Clematis round a doorway at Rousham Garden

In my second sequence, a rather downcast foxglove and fern pairing starts off in centre stage at the BBC’s Elements of Sheffield Garden.

Foxgloves and ferns

We can pick out enough detail and texture on the moss water feature on the dry stone wall to understand what it is.

Elements of Sheffield dry stone wall

The second shot is wider, so the materials of the garden construction start to steal the scene.

Elements of Sheffield BBC Garden

My third seems to be of a completely different garden. While we can still glimpse the wall and the moss, they’ve been relegated to bit parts – walk ons, if a wall could walk.

Digitally altered lilac flowers

My next pairing is just for fun, and to literally interpret my ‘One Photo Two Ways’ title.

While the camera is directing our attention, we ought to be aware that someone in the wings may be twisting what we see.  It took all of ten seconds to make the change in Photos, but which is real?

Pink flowers

It’s most likely not hard to tell when you see them both together, but on its own, the altered shot might have slipped past unnoticed.

Cut flowers in shades or yellow, apricot and pink

I love the colours of these cut garden flowers, but indecision has prevented me from sharing them until now. Does a bit more of their bicycle ‘container’ make the picture more interesting?

Flowers on a bicycle

Cut flowers in pastel shades
Achillea, lupin and larkspur

From a couple of paces to the side, the flower content changes: the roses no longer draw our attention and the colours soften to pastels.

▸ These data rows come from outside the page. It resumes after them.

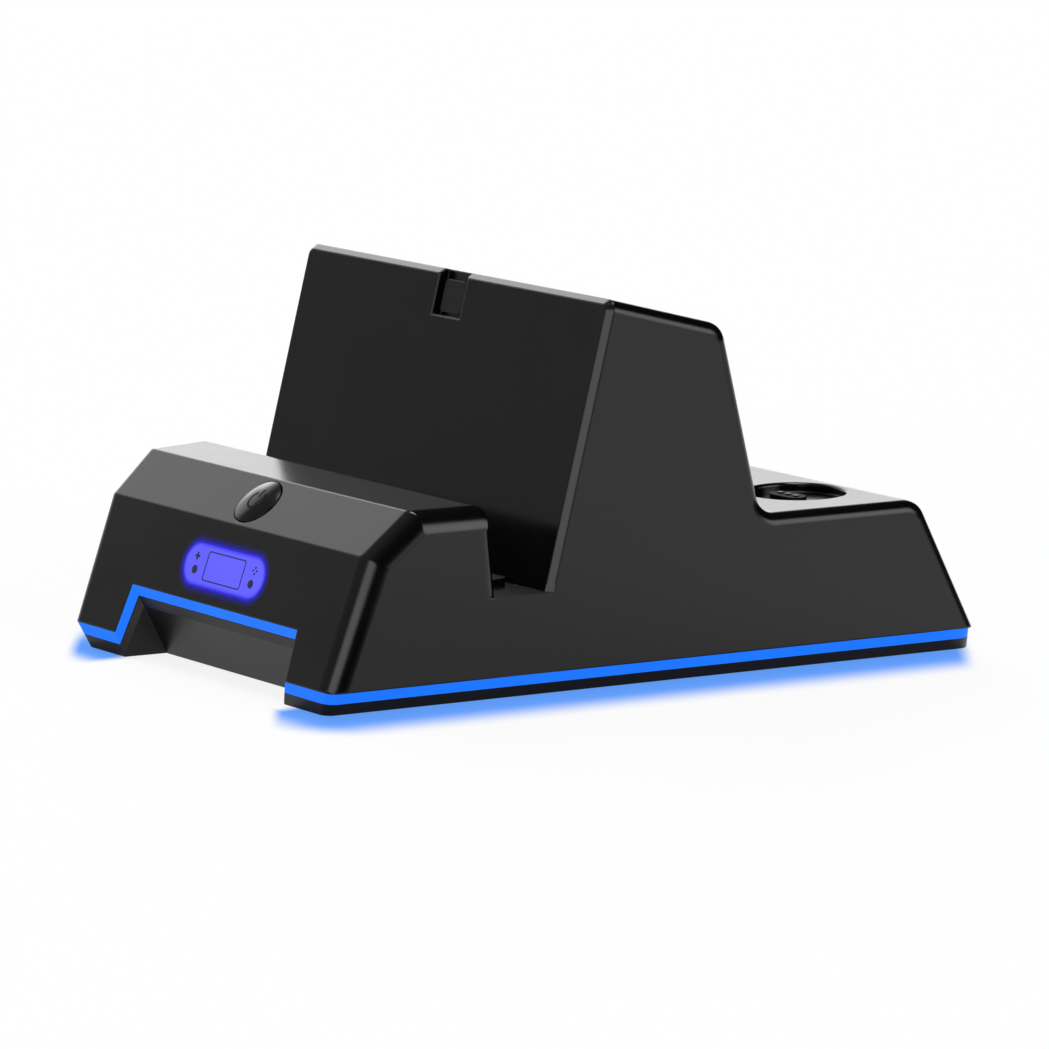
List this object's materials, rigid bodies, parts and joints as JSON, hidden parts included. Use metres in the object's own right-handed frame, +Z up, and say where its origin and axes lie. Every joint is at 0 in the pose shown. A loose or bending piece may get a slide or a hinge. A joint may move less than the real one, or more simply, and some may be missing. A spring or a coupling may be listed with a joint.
{
  "type": "handheld console dock",
  "caption": "Flared, drafted charging stand for a handheld console: slot with plug, leaning back rest, two round shelf recesses, power button and a light line over the front notch.",
  "frame": {"origin": "under the middle of the case, on the surface that the feet stand on", "axes": "+X across the dock, +Y from the front face to the rear, +Z up"},
  "size_m": [0.1584, 0.175, 0.0921],
  "materials": {
    "ballast_iron": "plain",
    "base_plastic": "satin gloss black",
    "screw_steel": "zinc plated",
    "switch_plastic": "matt",
    "contact_plastic": "matt black",
    "contact_brass": "gold plated",
    "circuit_board": "solder mask",
    "foot_rubber": "soft",
    "icon_light": "lit violet blue",
    "guide_plastic": "clear, milky",
    "strip_light": "milky light guide, lit blue",
    "plug_plastic": "matt black",
    "plug_metal": "bright",
    "button_plastic": "gloss black",
    "pad_plastic": "gloss black",
    "cradle_plastic": "dark tinted",
    "led_plastic": "lit",
    "case_plastic": "satin gloss black"
  },
  "bodies": {
    "root": {"ballast_plate": "ballast_iron", "base_plate": "base_plastic", "board_screws": "screw_steel", "button_switch": "switch_plastic", "case_screws": "screw_steel", "contact_block_left": "contact_plastic", "contact_block_right": "contact_plastic", "contact_pins_left": "contact_brass", "contact_pins_right": "contact_brass", "cup_board_left": "circuit_board", "cup_board_right": "circuit_board", "front_board": "circuit_board", "front_left_foot": "foot_rubber", "front_right_foot": "foot_rubber", "icon_board": "circuit_board", "icon_lens": "icon_light", "icon_light_guide": "guide_plastic", "led_board_front_left": "circuit_board", "led_board_front_right": "circuit_board", "led_board_left": "circuit_board", "led_board_rear": "circuit_board", "led_board_right": "circuit_board", "light_strip": "strip_light", "main_board": "circuit_board", "plug_board": "circuit_board", "plug_body": "plug_plastic", "plug_shell": "plug_metal", "power_inlet": "plug_metal", "rear_left_foot": "foot_rubber", "rear_right_foot": "foot_rubber", "rest_pad": "pad_plastic", "slot_cradle": "cradle_plastic", "strip_leds": "led_plastic", "upper_housing": "case_plastic"},
    "button": {"power_button": "button_plastic", "switch_plunger": "switch_plastic"}
  },
  "joints": [
    {"name": "button_press", "type": "slide", "parent": "root", "child": "button", "axis": [0, 0.6347, -0.7727], "range_m": [0, 0.0007], "stiffness_N_per_m": 1000}
  ]
}
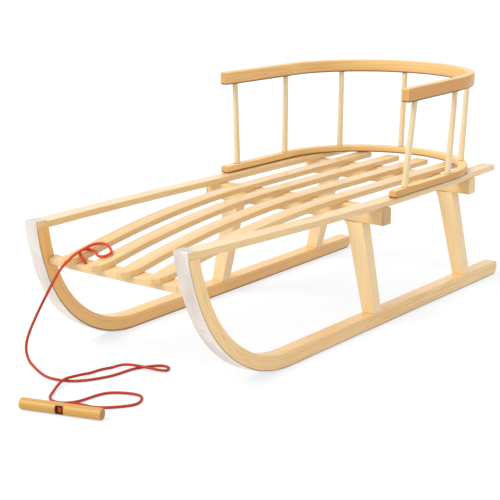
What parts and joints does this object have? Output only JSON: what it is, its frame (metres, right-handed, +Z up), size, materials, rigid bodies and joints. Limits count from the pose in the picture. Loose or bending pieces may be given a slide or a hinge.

Wall covered in clematis montana

In trying to show the scale of this Clematis montana, I have focused on the house and been distracted by the tree, so the individual flowers become soft, starry blurs. It takes two pictures tell the full story.

Montana clematis

To end with, three pictures taken a decade ago of a terraced house’s rose garden in Wales.

Climbing roses on a terraced house in Wales

I don’t know the names of the roses, other than of the deeper pink one on the arch in the picture above, which is Rosa ‘Gertrude Jekyll’.

Roses on a wall

From the other side of the garden, a salmon-pink rose catches the eye. We start to see how well the climbing rose on the back of the house is flourishing and how evenly and liberally it is covered in flowers. Start to see? Well, yes.

Tall climbing rose

Shared for Tina Schell’s prompt: One Picture Two Ways. Please take a look at her post if you have a spare moment. I’m still marvelling at her first two takes on curly foliage.

36 Replies to “One Photo Two Ways”

  1. You are making me think! And not the first time! I’ve spent some minutes here staring at these, scrolling up and down and then down and up. It’s good thinking. I have too much to say about everything so I will just say that the two views at the very top revealed something to me: I preferred the first one because, to my eye, there was a curve implied in the part of the path just beyond my vision, but the full view of the path showed straight. I wanted that curve. There is so much to think about with visuals. I am still thinking — thank you!

    1. I’m on a similar wavelength. The flowers on the other side of the doorway seem to be leaning over eagerly as if to say, ‘Who is that who is coming?’
      It is a peculiarly quiet garden, with the only clamour coming from the flowers.

  2. Oh I love how the progression of the climbing roses. At first I only noticed the blooms but then my attention was diverted to the House. Cleverly done Susan.
    Who can better interpret this theme , none other than nature itself.

  3. Excellent post! With some, sets, I have a clear favorite. With others, I’m not so sure. But anyone who takes pictures should be thinking about all the points you have raised.

    1. It’s not too bad if I only have two or three to choose from, but less fun if there are ten variations on a theme, which does happen if I get excited about something I see, as I would have been for the bicycle shot.

  4. Just stunning. All of them 😍 📸 And yes, I think more of the bike showing is better. I almost wanna see more of the bike! Thanks so much for creating such inspirational visions on a Tuesday!! xo

  5. Well don’t ask me to choose, they are all perfect examples of how the photographer can manipulate a scene to show to the viewer. Well done. And something for us all to bear in mind when composing a shot. What is our intention?

  6. Wonderful post Susan – you’ve really shown how impactful one’s position and focus can dramatically change an image. I couldn’t help but think (perfectionist that I am) how much maintenance that wall of roses would create for the homeowner. Do you think they eat into the trellis over time??? It sure is gorgeous!

    1. The roses are trained on wires. You can just about make them out in the right hand side of the last shot. Someone imagined a rose-covered house, then set out to make it real.

  7. Fun post, Susan. You do a great job of showing a scene from different angles, giving us the full range of scope. Lots of good ones to get lost in! 🙂

    1. Thanks, Eliza. It was the perfect topic to take advantage of my indecision. I could almost do a year of these, but better I spare you all that!